■ DATA TO USE
◇ ◇ ◇ ◇
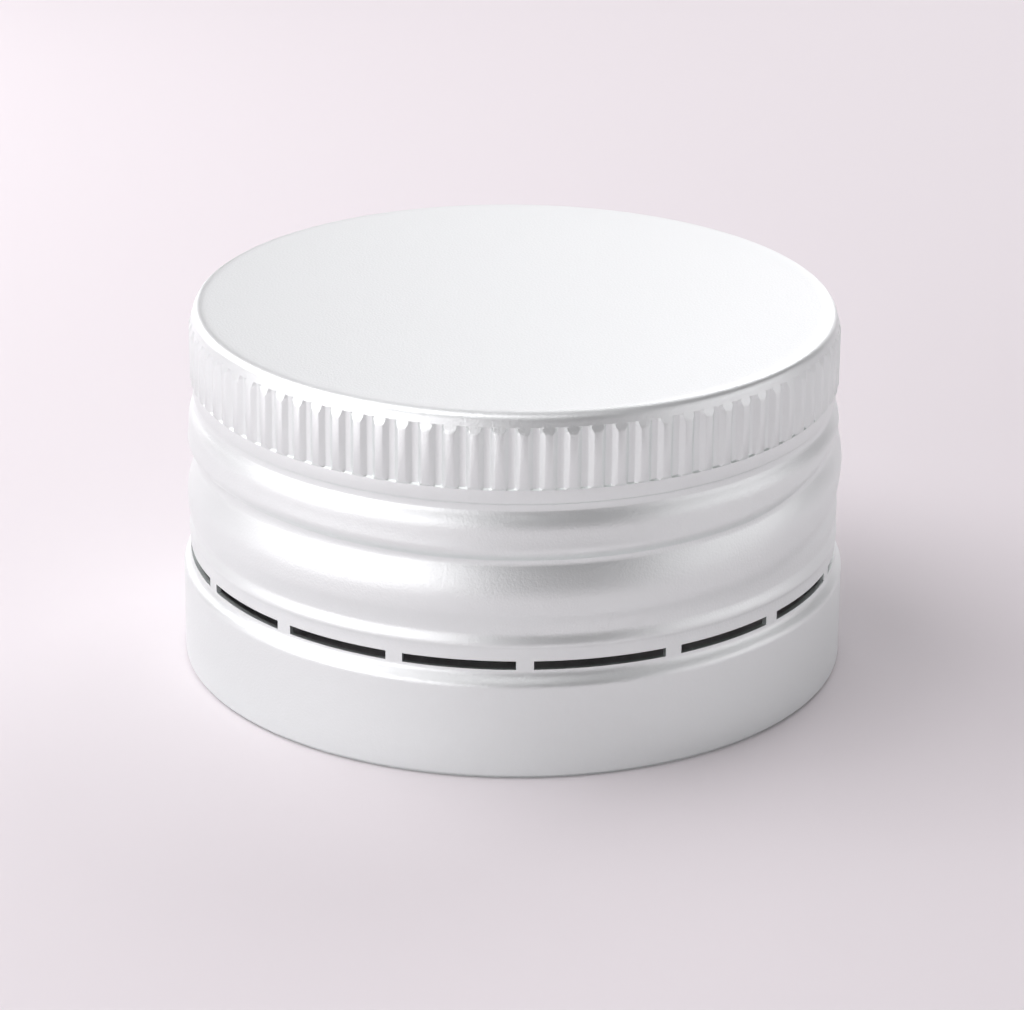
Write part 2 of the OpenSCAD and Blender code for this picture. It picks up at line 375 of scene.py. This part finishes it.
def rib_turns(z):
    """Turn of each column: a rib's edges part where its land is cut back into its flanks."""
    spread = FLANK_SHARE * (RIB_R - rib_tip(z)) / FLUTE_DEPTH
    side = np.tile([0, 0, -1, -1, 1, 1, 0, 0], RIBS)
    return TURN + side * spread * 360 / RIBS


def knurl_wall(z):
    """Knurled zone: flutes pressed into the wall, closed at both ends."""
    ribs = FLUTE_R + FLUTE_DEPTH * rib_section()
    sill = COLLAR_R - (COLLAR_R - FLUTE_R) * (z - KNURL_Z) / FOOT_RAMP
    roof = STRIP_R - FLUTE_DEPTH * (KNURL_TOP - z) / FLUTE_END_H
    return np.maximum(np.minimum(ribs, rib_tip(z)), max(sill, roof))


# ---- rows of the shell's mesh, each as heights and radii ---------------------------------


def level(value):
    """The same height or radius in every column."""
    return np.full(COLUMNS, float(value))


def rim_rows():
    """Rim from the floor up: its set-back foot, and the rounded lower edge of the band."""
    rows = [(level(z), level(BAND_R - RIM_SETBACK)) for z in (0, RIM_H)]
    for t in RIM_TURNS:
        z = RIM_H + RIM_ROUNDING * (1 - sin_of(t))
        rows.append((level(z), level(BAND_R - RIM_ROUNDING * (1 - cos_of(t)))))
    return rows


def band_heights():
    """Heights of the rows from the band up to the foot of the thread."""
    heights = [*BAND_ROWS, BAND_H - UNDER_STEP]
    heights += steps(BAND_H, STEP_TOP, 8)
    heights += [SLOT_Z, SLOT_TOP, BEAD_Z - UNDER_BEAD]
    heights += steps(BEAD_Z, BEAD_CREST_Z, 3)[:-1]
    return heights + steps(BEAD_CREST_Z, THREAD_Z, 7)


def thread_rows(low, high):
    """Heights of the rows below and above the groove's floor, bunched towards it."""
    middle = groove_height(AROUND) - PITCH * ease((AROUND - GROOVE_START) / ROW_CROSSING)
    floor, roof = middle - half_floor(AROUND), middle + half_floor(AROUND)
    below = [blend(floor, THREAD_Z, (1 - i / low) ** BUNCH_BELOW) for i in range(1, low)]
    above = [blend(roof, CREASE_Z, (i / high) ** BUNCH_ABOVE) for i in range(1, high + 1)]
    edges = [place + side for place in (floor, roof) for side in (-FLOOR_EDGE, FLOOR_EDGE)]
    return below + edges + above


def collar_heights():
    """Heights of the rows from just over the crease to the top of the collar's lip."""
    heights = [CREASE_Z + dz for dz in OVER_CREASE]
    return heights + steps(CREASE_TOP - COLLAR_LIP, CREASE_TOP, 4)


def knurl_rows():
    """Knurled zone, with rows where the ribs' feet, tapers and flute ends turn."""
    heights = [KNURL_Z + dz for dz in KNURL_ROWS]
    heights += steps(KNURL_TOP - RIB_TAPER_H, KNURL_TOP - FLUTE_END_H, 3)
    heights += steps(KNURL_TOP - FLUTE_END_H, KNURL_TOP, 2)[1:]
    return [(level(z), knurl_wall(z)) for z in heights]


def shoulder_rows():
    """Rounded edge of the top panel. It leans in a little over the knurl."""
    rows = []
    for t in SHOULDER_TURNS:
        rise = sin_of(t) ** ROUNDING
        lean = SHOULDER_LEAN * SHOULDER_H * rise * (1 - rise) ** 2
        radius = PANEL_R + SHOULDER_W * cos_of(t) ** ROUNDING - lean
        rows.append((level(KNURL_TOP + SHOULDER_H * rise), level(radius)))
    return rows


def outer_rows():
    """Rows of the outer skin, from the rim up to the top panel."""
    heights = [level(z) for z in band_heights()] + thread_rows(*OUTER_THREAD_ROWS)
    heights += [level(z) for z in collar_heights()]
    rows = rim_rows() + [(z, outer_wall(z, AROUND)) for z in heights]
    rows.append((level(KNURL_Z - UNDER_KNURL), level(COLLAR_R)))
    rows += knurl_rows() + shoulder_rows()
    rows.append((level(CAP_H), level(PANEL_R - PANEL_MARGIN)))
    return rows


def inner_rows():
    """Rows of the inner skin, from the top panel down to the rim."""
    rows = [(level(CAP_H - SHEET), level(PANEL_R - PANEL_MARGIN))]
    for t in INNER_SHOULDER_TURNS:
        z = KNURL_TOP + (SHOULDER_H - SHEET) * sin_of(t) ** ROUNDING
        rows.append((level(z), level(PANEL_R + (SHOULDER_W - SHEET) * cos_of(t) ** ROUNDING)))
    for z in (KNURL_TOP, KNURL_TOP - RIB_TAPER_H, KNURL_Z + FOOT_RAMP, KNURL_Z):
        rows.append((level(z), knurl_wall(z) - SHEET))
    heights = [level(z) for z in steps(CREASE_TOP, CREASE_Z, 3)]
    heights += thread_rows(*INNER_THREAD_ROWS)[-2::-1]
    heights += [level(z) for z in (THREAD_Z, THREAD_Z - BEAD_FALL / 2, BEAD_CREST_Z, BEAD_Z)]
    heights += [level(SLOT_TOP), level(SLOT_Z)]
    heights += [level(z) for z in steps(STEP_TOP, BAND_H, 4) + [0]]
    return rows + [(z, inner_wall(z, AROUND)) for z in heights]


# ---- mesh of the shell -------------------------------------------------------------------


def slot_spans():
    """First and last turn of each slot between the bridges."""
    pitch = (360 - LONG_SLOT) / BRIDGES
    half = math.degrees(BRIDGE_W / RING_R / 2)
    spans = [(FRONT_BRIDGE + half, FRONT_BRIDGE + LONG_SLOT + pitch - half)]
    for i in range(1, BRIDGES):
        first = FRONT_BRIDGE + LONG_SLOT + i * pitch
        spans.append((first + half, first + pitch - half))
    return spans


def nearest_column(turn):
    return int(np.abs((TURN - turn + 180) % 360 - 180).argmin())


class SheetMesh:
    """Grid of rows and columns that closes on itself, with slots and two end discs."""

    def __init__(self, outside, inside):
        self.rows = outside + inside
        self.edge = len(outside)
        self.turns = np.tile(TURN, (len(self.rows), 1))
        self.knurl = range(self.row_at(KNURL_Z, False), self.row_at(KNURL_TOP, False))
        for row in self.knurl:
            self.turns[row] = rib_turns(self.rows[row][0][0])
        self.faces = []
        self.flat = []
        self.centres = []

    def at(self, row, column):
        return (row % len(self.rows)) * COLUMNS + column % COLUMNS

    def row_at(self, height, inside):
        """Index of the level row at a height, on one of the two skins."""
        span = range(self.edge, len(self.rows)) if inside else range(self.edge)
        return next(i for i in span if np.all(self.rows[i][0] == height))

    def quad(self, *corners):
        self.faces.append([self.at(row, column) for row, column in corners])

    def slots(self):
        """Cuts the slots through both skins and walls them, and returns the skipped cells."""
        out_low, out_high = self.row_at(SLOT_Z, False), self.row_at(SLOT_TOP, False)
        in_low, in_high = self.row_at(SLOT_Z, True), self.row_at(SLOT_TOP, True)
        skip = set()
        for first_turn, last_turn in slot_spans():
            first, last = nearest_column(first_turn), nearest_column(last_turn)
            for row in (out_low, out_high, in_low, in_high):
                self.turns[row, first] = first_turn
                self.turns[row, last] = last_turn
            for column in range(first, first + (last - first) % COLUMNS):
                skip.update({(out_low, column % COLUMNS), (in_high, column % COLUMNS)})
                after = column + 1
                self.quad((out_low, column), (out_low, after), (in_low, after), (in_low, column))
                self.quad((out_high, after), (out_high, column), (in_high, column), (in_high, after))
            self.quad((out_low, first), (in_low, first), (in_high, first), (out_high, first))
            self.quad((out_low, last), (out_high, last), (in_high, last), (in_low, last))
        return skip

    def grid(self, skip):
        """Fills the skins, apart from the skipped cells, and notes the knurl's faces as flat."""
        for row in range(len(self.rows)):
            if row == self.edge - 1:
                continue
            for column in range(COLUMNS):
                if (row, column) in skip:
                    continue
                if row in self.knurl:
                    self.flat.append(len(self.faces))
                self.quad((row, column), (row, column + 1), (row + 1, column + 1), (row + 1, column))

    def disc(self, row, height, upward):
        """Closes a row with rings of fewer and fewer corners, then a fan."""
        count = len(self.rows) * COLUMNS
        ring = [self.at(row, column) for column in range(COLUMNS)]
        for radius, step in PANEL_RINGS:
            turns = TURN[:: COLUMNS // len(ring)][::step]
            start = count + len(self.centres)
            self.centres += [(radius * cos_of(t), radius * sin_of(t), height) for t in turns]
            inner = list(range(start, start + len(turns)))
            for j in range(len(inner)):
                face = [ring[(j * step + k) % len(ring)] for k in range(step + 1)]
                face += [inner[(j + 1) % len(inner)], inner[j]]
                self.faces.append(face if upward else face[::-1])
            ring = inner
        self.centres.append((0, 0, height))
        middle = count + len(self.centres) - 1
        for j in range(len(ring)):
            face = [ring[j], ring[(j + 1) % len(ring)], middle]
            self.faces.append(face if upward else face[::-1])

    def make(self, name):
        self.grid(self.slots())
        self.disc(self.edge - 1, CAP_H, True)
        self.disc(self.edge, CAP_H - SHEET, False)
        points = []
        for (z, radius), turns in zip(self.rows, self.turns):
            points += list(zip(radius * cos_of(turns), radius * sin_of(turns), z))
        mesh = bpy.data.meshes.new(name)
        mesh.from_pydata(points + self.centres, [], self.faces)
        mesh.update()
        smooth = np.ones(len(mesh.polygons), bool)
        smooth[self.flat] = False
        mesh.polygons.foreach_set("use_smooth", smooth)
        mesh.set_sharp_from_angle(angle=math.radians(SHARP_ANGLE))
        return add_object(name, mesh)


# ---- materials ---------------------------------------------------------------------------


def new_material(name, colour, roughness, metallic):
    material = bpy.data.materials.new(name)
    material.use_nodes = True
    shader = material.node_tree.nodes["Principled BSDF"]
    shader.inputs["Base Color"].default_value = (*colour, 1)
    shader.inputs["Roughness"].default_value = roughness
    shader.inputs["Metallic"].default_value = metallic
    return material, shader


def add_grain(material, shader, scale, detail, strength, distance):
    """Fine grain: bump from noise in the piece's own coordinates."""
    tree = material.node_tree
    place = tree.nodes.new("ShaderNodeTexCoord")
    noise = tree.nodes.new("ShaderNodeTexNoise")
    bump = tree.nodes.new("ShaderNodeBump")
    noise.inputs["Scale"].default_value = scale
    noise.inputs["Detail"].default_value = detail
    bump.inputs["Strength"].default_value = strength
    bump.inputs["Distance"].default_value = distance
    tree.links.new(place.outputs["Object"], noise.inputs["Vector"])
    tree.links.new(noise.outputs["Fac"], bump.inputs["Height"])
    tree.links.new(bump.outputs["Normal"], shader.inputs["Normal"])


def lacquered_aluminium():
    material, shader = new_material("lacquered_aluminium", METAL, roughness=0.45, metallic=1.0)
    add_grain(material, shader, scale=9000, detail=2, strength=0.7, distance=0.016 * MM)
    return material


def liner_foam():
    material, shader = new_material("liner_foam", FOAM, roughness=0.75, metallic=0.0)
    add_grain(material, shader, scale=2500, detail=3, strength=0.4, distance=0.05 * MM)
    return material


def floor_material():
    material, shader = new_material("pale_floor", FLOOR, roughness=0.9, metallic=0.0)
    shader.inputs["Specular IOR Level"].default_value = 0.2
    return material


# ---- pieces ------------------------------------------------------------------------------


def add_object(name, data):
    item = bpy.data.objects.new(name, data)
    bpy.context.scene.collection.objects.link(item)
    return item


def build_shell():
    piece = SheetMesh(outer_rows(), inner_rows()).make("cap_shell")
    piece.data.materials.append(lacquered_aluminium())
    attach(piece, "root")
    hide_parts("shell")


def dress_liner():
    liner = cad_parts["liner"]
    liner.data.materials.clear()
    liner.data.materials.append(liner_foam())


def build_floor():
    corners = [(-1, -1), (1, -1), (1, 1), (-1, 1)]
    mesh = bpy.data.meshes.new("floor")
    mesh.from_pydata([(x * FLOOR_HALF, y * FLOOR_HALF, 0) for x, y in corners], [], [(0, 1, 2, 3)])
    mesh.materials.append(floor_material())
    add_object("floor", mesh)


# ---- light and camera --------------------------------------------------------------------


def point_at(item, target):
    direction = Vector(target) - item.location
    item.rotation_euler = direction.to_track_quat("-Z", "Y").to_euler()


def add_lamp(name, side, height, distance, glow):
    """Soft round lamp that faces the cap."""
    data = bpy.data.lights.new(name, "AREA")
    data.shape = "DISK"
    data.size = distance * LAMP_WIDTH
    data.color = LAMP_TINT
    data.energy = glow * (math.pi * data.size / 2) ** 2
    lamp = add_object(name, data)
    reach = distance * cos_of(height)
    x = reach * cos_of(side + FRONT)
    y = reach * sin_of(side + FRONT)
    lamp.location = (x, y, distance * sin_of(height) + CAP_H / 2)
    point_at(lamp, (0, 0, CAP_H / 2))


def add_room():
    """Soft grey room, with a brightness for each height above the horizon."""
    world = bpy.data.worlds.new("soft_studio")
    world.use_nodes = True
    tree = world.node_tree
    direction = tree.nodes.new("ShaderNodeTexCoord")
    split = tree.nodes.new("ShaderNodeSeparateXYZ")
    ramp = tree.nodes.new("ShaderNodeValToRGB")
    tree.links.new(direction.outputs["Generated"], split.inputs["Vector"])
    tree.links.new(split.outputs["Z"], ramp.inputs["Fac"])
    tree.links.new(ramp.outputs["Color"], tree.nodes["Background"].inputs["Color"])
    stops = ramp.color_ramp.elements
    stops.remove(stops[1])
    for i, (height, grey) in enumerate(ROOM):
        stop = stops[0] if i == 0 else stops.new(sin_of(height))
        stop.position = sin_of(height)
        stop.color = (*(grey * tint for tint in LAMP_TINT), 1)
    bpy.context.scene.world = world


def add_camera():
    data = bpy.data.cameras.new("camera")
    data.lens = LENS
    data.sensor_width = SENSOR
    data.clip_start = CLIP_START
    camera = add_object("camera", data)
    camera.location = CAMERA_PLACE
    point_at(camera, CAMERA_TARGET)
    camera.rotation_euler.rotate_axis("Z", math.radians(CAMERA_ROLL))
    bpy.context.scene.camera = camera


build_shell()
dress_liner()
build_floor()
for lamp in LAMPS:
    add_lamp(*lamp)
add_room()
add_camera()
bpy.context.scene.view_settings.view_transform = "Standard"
◇ ◇ ◇ ◇
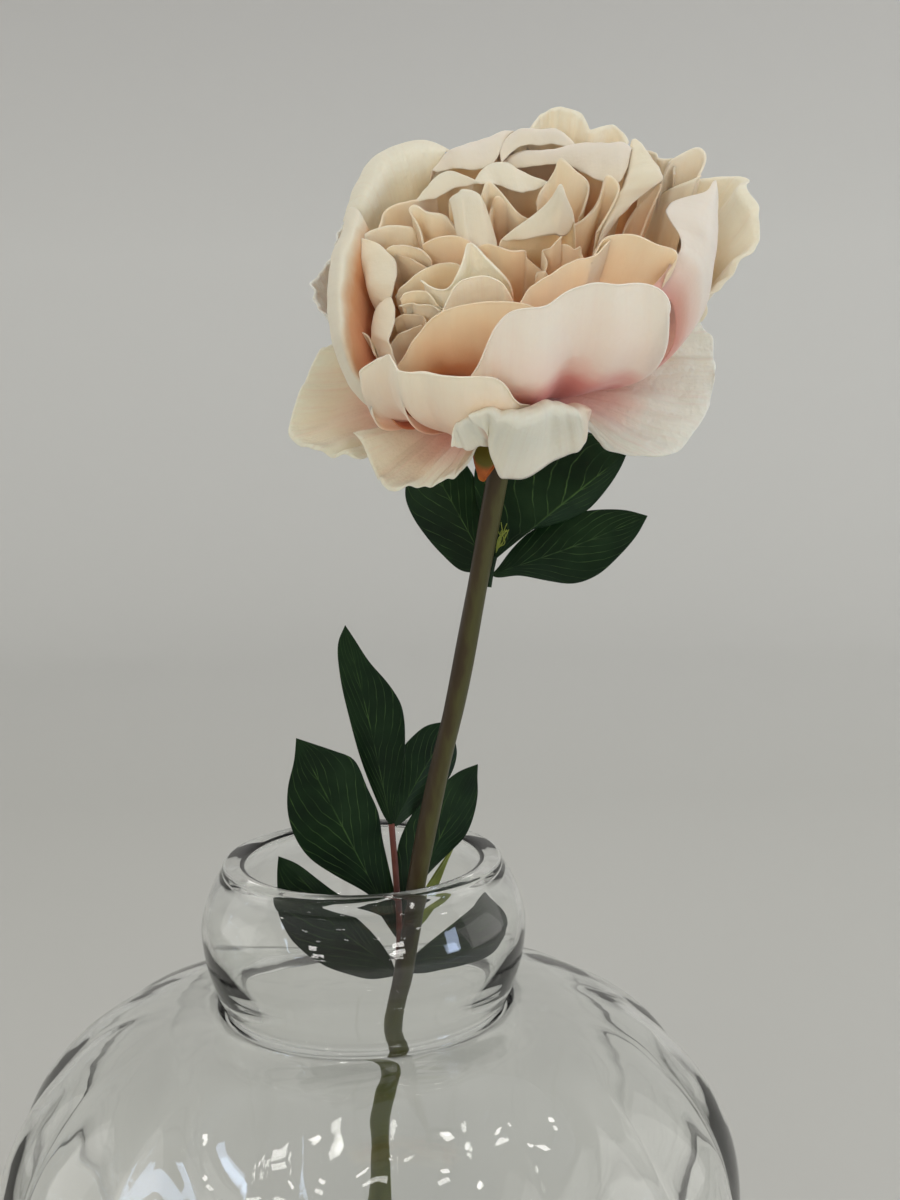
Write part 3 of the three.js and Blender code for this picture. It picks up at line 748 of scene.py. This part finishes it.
◇ ◇ ◇ ◇
■ PROBLEM DESCRIPTION
Above are the records. Copy the lines beginning at the one that has "Write part 2" and ending with the one that has "return TURN + side * spread * 360 / RIBS", unchanged.

■ WORKED ANSWER
Write part 2 of the OpenSCAD and Blender code for this picture. It picks up at line 375 of scene.py. This part finishes it.
def rib_turns(z):
    """Turn of each column: a rib's edges part where its land is cut back into its flanks."""
    spread = FLANK_SHARE * (RIB_R - rib_tip(z)) / FLUTE_DEPTH
    side = np.tile([0, 0, -1, -1, 1, 1, 0, 0], RIBS)
    return TURN + side * spread * 360 / RIBS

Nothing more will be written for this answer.